With great (attractive) power (grace), God's kingdom spread like wildfire (Acts 4).

Members of God's kingdom were "of one heart and soul." In God's radically inclusive and spontaneously compassionate kingdom, justice and mercy embraced: "There was not a needy person among them, for as many as owned lands or houses sold them and brought the proceeds of what was sold. They laid it at the apostles' feet, and it was distributed to each as any had need." The kingdom's gracious power attracted thousands upon thousands of Jews and Gentiles alike. One local leader was so astonished, he exclaimed, "These people have been turning the world upside down" (Acts 17.6).

These graciously empowered people turned the world upside down with no coercive political power or influence--they lacked laws, police, an army, and the power to punish.

Entrance to God's kingdom is not for the great (those who aspire to coercive power and influence).

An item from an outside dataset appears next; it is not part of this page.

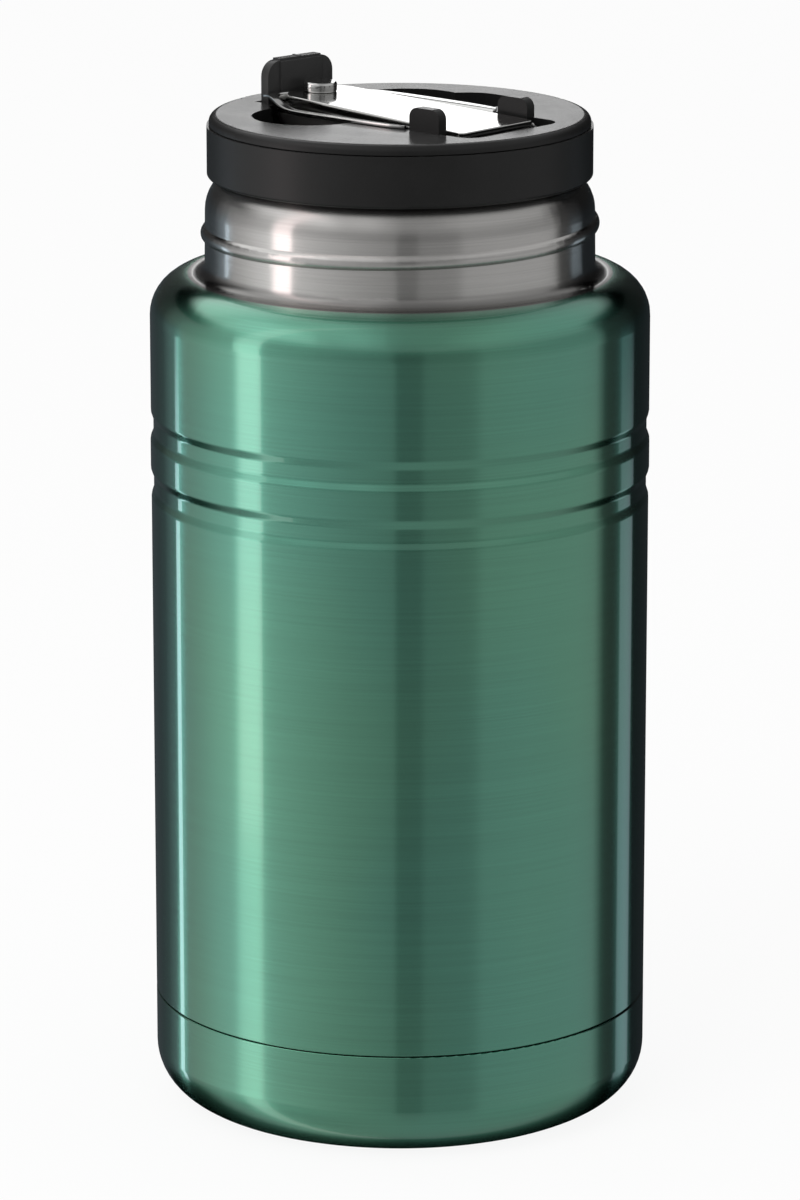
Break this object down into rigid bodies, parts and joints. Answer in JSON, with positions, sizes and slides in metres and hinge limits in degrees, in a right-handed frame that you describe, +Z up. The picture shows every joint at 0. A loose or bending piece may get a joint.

Christians should pray, instead, for God to make them humble and meek, and to grant them the eagerness and opportunity to share their radical love with others (even enemies).

I write not because I am worried that Trump will be elected (though I am worried that non-Christians will think that the nearly exclusively Christian support for Trump shows the gospel to be nothing but the coercive power of Islamophobia, misogyny, homophobia, racism and Christian privilege).

I write because I am concerned that the fears, divisions, and bigotry that has Trump exploited and exacerbated will continue long after the election is over.

After the election is over, when the demons that Trump has unleashed will abound, our deeply divided America will need courageously compassionate people--Trump and Hilary supporters alike--to reach out to people who look, think, act and vote differently than they do; the kind of people that Jesus said are followers of the true Gospel.